Returnal asks for moderate but focused commitment. Most players will see the core story and roll credits somewhere between 20 and 35 hours, depending on skill and luck. That is a solid, but not endless, arc for a busy adult. Sessions themselves are where the friction shows. A single good run can easily last 45–75 minutes, and while you can suspend and resume, you cannot juggle multiple runs or checkpoint whenever you like. That makes the game a better fit for evenings when you can block off a chunk of time, rather than ten-minute pockets between other tasks. When life pulls you away for a few weeks, coming back often means rebuilding timing and confidence, so there is a re‑entry cost. The upside is that Returnal does not demand you live in it for months; a few concentrated weeks of play can deliver the main experience, with extra modes there if you fall in love.

Tips

  • Plan to play on nights when you can spare at least an hour; use the Suspend feature only as a backup, not your main structure.
  • Accept that some evenings will end in failure with little visible progress; think of them as investment in future, easier runs.
  • If you have been away for a while, spend a session just re-learning movement and early enemies before trying to push into later biomes.

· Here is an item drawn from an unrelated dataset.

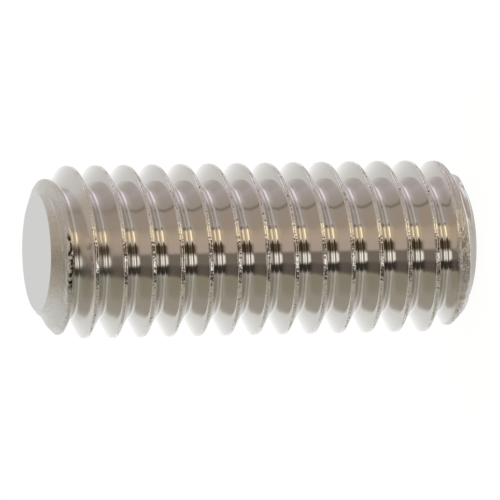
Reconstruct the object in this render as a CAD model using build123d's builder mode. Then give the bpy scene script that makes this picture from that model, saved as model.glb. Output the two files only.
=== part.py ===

Playing Returnal well means giving it most of your attention. During fights, you are tracking swirling bullet patterns, enemy tells, and safe spaces to dash into, often all at once. You also manage cooldowns, alt‑fire timing, and positioning around hazards, so your hands and eyes stay busy. Outside combat there is a bit more breathing room, but you are still glancing at the map, weighing which doors to open, and checking loot risks. Thinking is mostly quick and tactical rather than long-term planning, yet it is relentless enough that background distractions like podcasts or chats quickly hurt performance. For a busy adult, this is a game to play when you can focus, not something to half‑watch while multitasking. In exchange for that focus, you get a strong sense of flow: your brain locks into reading patterns and your fingers respond almost automatically, which can feel incredibly absorbing.

Tips

  • Save Returnal for evenings when you have solid mental energy; it is not a great fit for end-of-day half-awake gaming.
  • Aim for at least 45–90 uninterrupted minutes so a run can naturally rise, peak, and end without constant real-world breaks.
  • Turn off background shows and podcasts; rely instead on the game’s audio cues to help you read attacks and stay immersed.

On paper, Returnal is simple: shoot enemies, dash through bullets, pick up upgrades, repeat. You can understand the basics quickly, but getting reliably good is another story. Early on, you will probably die a lot while learning enemy behaviors, attack timings, and how different artifacts, parasites, and malfunctions actually affect your odds. The game expects you to build muscle memory for dash windows, read bullet patterns almost subconsciously, and develop strong instincts for when a run is worth continuing or better off reset. That sounds daunting, but the payoff is powerful. As your skills grow, the first biomes that once felt impossible become warm‑up material, and previously terrifying bosses turn into fights you can beat without taking a hit. For players who enjoy feeling their own improvement, this growth curve is a big part of the fun. For those who want instant comfort and steady progress without practice, it can be a dealbreaker.

Tips

  • Treat your first 5–10 hours as training; focus on learning patterns and safe movement rather than obsessing over fast story progress.
  • Stick with one or two favorite weapon types at first so your aiming and movement habits can solidify around consistent tools.
  • If you struggle, watch short clips of boss fights to spot safe zones and rhythms, then practice those patterns in your own runs.

Returnal runs are emotionally intense. You might spend an hour carefully building a powerful setup, only to lose it all to one badly timed dash or unseen projectile. That constant threat gives every encounter a sense of danger, especially once you are deep into a biome with a lot to lose. The atmosphere leans into this: rain‑soaked ruins, unsettling creatures, and cryptic house sequences create a low-level dread, even though it is not a traditional jump‑scare horror game. If you enjoy adrenaline and nail‑biting close calls, this tension can feel amazing. If you come in already stressed from work or family life, the same tension can feel like too much. There are no difficulty sliders to soften the blows, so coping is mostly about mindset and pacing your sessions. When it clicks, the release you feel after beating a tough boss or escaping a chaotic room makes all that stress feel worth it.

Tips

  • If you feel tilted after a rough death, stop for the night or run only early biomes as low-pressure practice instead of pushing deeper.
  • Avoid starting serious runs when you are already anxious or exhausted; pick a calmer game for true wind-down evenings.
  • Use audio mix and brightness settings that keep things clear but not overwhelming, reducing sensory overload during hectic fights.